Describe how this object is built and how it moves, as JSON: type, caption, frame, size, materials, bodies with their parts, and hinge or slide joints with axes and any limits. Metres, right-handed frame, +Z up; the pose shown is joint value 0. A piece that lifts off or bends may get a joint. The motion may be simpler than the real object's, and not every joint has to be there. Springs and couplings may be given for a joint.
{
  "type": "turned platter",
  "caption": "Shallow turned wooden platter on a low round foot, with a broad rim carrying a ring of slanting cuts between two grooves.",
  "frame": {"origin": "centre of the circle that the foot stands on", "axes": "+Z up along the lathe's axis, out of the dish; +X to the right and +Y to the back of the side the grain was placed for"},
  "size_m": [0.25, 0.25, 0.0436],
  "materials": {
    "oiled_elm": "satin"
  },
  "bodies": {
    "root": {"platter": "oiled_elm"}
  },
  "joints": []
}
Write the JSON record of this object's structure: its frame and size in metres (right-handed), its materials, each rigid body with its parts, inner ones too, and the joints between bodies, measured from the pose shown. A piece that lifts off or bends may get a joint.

---+---

▶ **What is being asked**
Write the listing out again, exactly as shown above.

▶ **Final result**
Describe how this object is built and how it moves, as JSON: type, caption, frame, size, materials, bodies with their parts, and hinge or slide joints with axes and any limits. Metres, right-handed frame, +Z up; the pose shown is joint value 0. A piece that lifts off or bends may get a joint. The motion may be simpler than the real object's, and not every joint has to be there. Springs and couplings may be given for a joint.
{
  "type": "turned platter",
  "caption": "Shallow turned wooden platter on a low round foot, with a broad rim carrying a ring of slanting cuts between two grooves.",
  "frame": {"origin": "centre of the circle that the foot stands on", "axes": "+Z up along the lathe's axis, out of the dish; +X to the right and +Y to the back of the side the grain was placed for"},
  "size_m": [0.25, 0.25, 0.0436],
  "materials": {
    "oiled_elm": "satin"
  },
  "bodies": {
    "root": {"platter": "oiled_elm"}
  },
  "joints": []
}
Write the JSON record of this object's structure: its frame and size in metres (right-handed), its materials, each rigid body with its parts, inner ones too, and the joints between bodies, measured from the pose shown. A piece that lifts off or bends may get a joint.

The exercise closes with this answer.